I think the real problem is that you can only know the answers to this one after you know the mind of its creator. There is missing information that can’t come from anywhere except very generous guessing or assumption-making.

The reason those answers are wrong is that the question is wrong.

At the bottom, it says “Use with pages 336–337.” Presumably those pages provide the necessary context? I agree that it makes a difference whether you’ve seen these kinds of exercises before; but if you’re familiar with the genre, these particular ones aren’t all that difficult.

I tried to make that joke yesterday, but it did not work with the numbers. I…see you just went for it anyway.
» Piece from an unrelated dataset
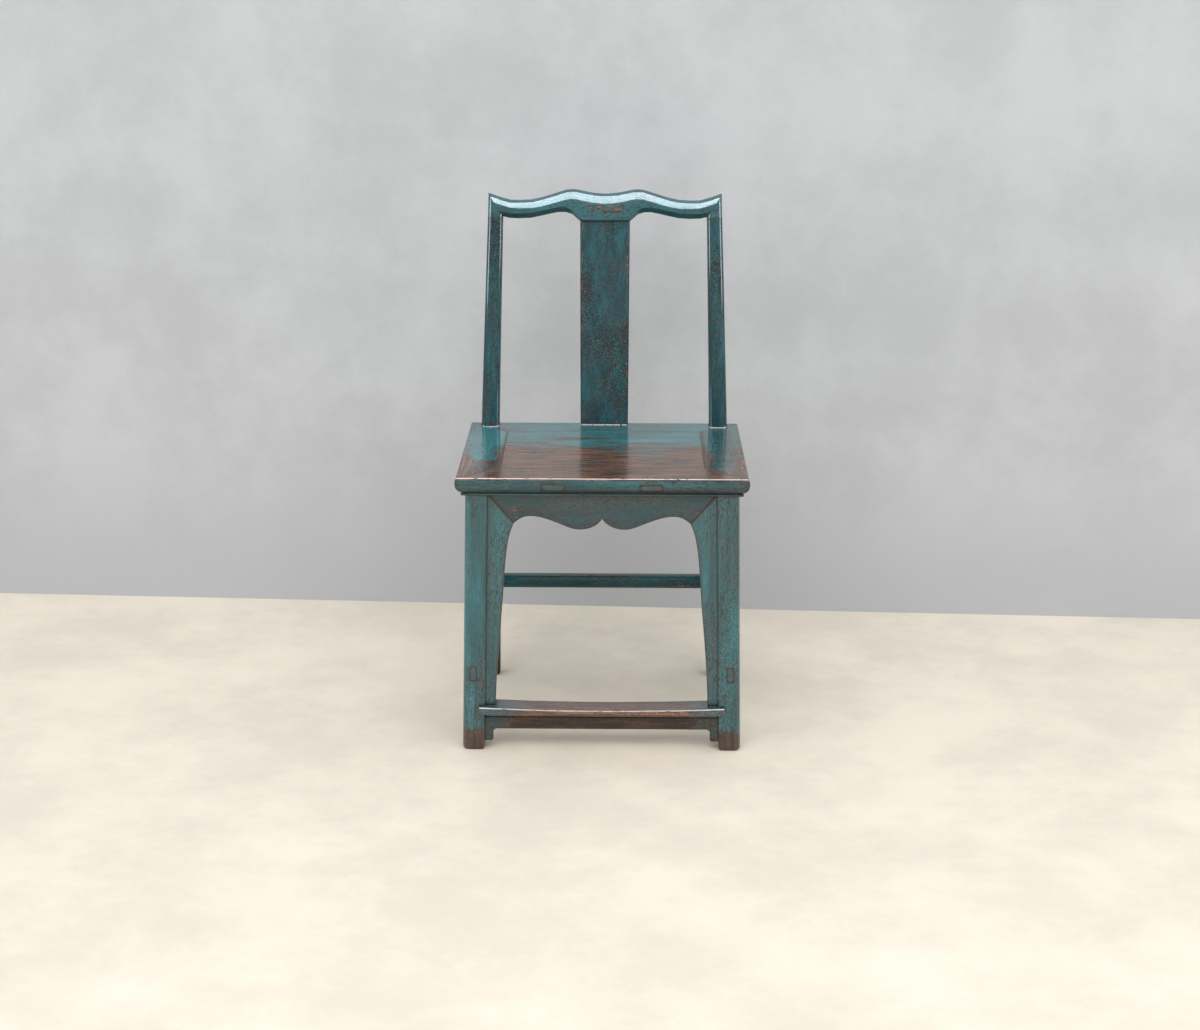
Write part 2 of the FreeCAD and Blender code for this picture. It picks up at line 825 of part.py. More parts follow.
def rear_stretcher(legs):
    """Rear stretcher, the highest of the four, shouldered against the rear legs."""
    height = rear_stretcher_place
    inner = rear_leg_inner_at(height)
    reach = inner + board_tongue
    middle = rear_leg_middle_at(height)
    half_deep = rear_stretcher_depth / 2
    half_high = rear_stretcher_height / 2
    wire = even_wire(lambda u, v: Vector(-reach, middle + u, height + v),
                     half_deep, half_high, stretcher_round)
    bar = Part.Face(wire).extrude(Vector(2 * reach, 0, 0)).cut(legs)
    reach = inner + rear_tenon_length
    half_deep = rear_tenon_thickness / 2
    half_high = rear_tenon_height / 2
    core = block(-reach, reach, middle - half_deep, middle + half_deep,
                 height - half_high, height + half_high)
    return bar.fuse(core)


def plain_apron(place, half_span, way):
    """Straight apron under the seat, with small bracket ends."""
    bottom = seat_underside - plain_apron_height
    edges = bracket_outline(place, half_span, seat_underside, bottom, bottom - plain_bracket_drop,
                            plain_bracket_width, plain_bracket_shoulder, plain_bracket_toe)
    return solid_along(edges, way)


def rear_apron():
    face = rear_leg_middle - plain_apron_thickness / 2
    return plain_apron(lambda u, z: Vector(u, face, z), rear_leg_inner,
                       Vector(0, plain_apron_thickness, 0))


def side_apron():
    """Right apron, set back from the outer faces of the legs."""
    face = rear_leg_outer - plain_apron_recess
    middle = (front_leg_back + rear_leg_front) / 2
    half_span = (rear_leg_front - front_leg_back) / 2
    return plain_apron(lambda u, z: Vector(face, middle + u, z), half_span,
                       Vector(-plain_apron_thickness, 0, 0))


def build():
    """Every piece of the chair by name, let into its neighbours."""
    front_legs = {"right": front_leg(), "left": mirrored(front_leg())}
    rear_legs = {"right": rear_leg(), "left": mirrored(rear_leg())}
    legs = list(front_legs.values()) + list(rear_legs.values())
    stretcher, stretcher_tenons = side_stretcher(front_legs["right"], rear_legs["right"])
    spandrel = front_spandrel()
    apron = side_apron()
    rail = right_rail()
    foot_board = footrest(list(front_legs.values()))
    low_apron = footrest_apron()
    high_apron = front_apron()
    back_apron = rear_apron()
    back_stretcher = rear_stretcher(list(rear_legs.values()))
    back_board = splat()
    back_tenon = splat_tenon()
    crest = crest_rail()
    battens = {"right": batten(1), "left": batten(-1)}
    long_rail = front_rail()
    rear_rail = long_rail.mirror(Vector(0, seat_depth / 2, 0), Vector(0, 1, 0))
    groove = tongue_slab(tongue_play)

    pieces = {
        "crest_rail": crest.cut(list(rear_legs.values()) + [back_board]),
        "splat": back_board.fuse(back_tenon),
        "seat_front_rail": long_rail.cut([groove] + legs + list(battens.values())),
        "seat_rear_rail": rear_rail.cut([groove, back_tenon] + legs + list(battens.values())),
        "seat_panel": seat_panel().cut(list(battens.values())),
        "front_apron": high_apron,
        "footrest": foot_board,
        "footrest_apron": low_apron,
        "rear_stretcher": back_stretcher,
        "rear_apron": back_apron,
    }
    sided = {"front_spandrel": spandrel.cut(foot_board), "stretcher": stretcher, "apron": apron}
    for side, placed in (("right", lambda shape: shape), ("left", mirrored)):
        for name, shape in sided.items():
            pieces[side + "_" + name] = placed(shape)
        tenons = [placed(tenon) for tenon in stretcher_tenons]
        pieces[side + "_front_leg"] = front_legs[side].cut(
            tenons + [placed(spandrel), placed(apron), foot_board, low_apron])
        pieces[side + "_rear_leg"] = rear_legs[side].cut(
            tenons + [placed(apron), back_stretcher, back_apron])
        pieces["seat_" + side + "_rail"] = placed(rail).cut([long_rail, rear_rail, groove] + legs)
        pieces[side + "_seat_batten"] = battens[side]
    return pieces


def main():
    pieces = build()
    box = Part.makeCompound(list(pieces.values())).optimalBoundingBox()
    to_middle = Vector(0, -(box.YMin + box.YMax) / 2, 0)
    os.makedirs("parts", exist_ok=True)
    for name, shape in pieces.items():
        solid = shape.removeSplitter()
        solid.translate(to_middle)
        solid.exportStep("parts/" + name + ".step")
        print(name, len(solid.Solids), solid.isValid(), round(solid.Volume))
    print("moved back by", round(to_middle.y, 3))


main()
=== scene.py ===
import bpy
import math
from mathutils import Matrix, Vector


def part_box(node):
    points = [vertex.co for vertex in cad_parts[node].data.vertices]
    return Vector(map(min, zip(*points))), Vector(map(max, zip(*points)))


# The painted side chair, dressed: worn blue-green lacquer over brown wood. Units are metres, in the
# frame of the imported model: x = 0 is the chair's middle, +Y its back and z = 0 the floor.

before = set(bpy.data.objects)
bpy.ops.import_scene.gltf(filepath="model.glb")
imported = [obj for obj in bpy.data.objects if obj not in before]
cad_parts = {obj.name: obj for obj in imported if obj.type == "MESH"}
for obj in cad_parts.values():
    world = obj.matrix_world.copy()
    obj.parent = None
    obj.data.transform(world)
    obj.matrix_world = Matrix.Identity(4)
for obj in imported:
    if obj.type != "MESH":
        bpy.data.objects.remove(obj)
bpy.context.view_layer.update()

# Places read from the model
seat_rail_low, seat_rail_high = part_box("seat_front_rail")
splat_low, splat_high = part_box("splat")
panel_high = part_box("seat_panel")[1]
crest_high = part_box("crest_rail")[1]
seat_front = seat_rail_low.y
seat_top = seat_rail_high.z
panel_side = panel_high.x
panel_back = panel_high.y
splat_side = splat_high.x
splat_foot = splat_low.z
splat_top = splat_high.z
crest_top = crest_high.z

# Sizes of the finish
millimetre = 0.001
arris_ease = 0.7 * millimetre
tenon_ease = 1.2 * millimetre
nosing_ease = 1.6 * millimetre
weld_reach = 0.001 * millimetre
arris_reach = 5.5 * millimetre
seam_reach = 4.0 * millimetre
corner_reach = 22.0 * millimetre
relief_height = 1.0 * millimetre
crackle_size = 5.0 * millimetre
crackle_waver = 4.0 * millimetre

# Fineness of the crackle's waver, as a share of the fineness of the crackle
waver_fineness_share = 0.4

# Fineness of a pattern on each axis, as a share of its fineness across the grain
grain_share = 0.06
slight_grain_share = 0.35
along_x = (grain_share, 1, 1)
along_y = (1, grain_share, 1)
along_z = (1, 1, grain_share)
slightly_along_z = (1, 1, slight_grain_share)

# Fineness of the layers of noise in the lacquer, in waves per metre
cloud_fineness = 11.0
patch_fineness = 26.0
drift_fineness = 70.0
streak_fineness = 190.0
spot_fineness = 260.0
pit_fineness = 560.0

# Colours of the finish, as linear light. The pale arris colour is a painted highlight, and the dark wood
# and soot colours also serve as painted shade
teal_dark = (0.004, 0.044, 0.055, 1)
teal = (0.011, 0.122, 0.142, 1)
teal_light = (0.036, 0.245, 0.275, 1)
film = (0.080, 0.074, 0.066, 1)
undercoat = (0.125, 0.044, 0.026, 1)
dark_arris = (0.066, 0.034, 0.023, 1)
painted_highlight_colour = (0.760, 0.660, 0.620, 1)
wood_dark_and_shade = (0.024, 0.012, 0.007, 1)
wood = (0.098, 0.041, 0.020, 1)
wood_light = (0.330, 0.128, 0.062, 1)
soot_and_shade = (0.009, 0.007, 0.005, 1)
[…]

I think it is doable, but hard for a little third grade mind. My daughter is not an “F” student by any means. She ranks herself third in intelligence in the class. Yes, she’s figured out where the other kids are in relation to her. Both kids who never get re-dos got re-dos on this one.

pulykamell, that’s exactly what I was going to say. Red Xs are intimidating precisely because they mark wrong answers. Any symbol you use instead is going to cause just as much stress.

Yes, but only because I apparently was unclear. I meant in the first set, where it asks how many squares are in the picture. There are 4, but the teacher has marked that answer incorrect. (This is question number 2).

Based on what Mr. Floppy and Doug K said, it looks like the teacher didn’t even look at the answer sheet, as it clearly said that “4 squares” was the correct answer.

We had erased the original answers and written in new ones. Her check-marks remained.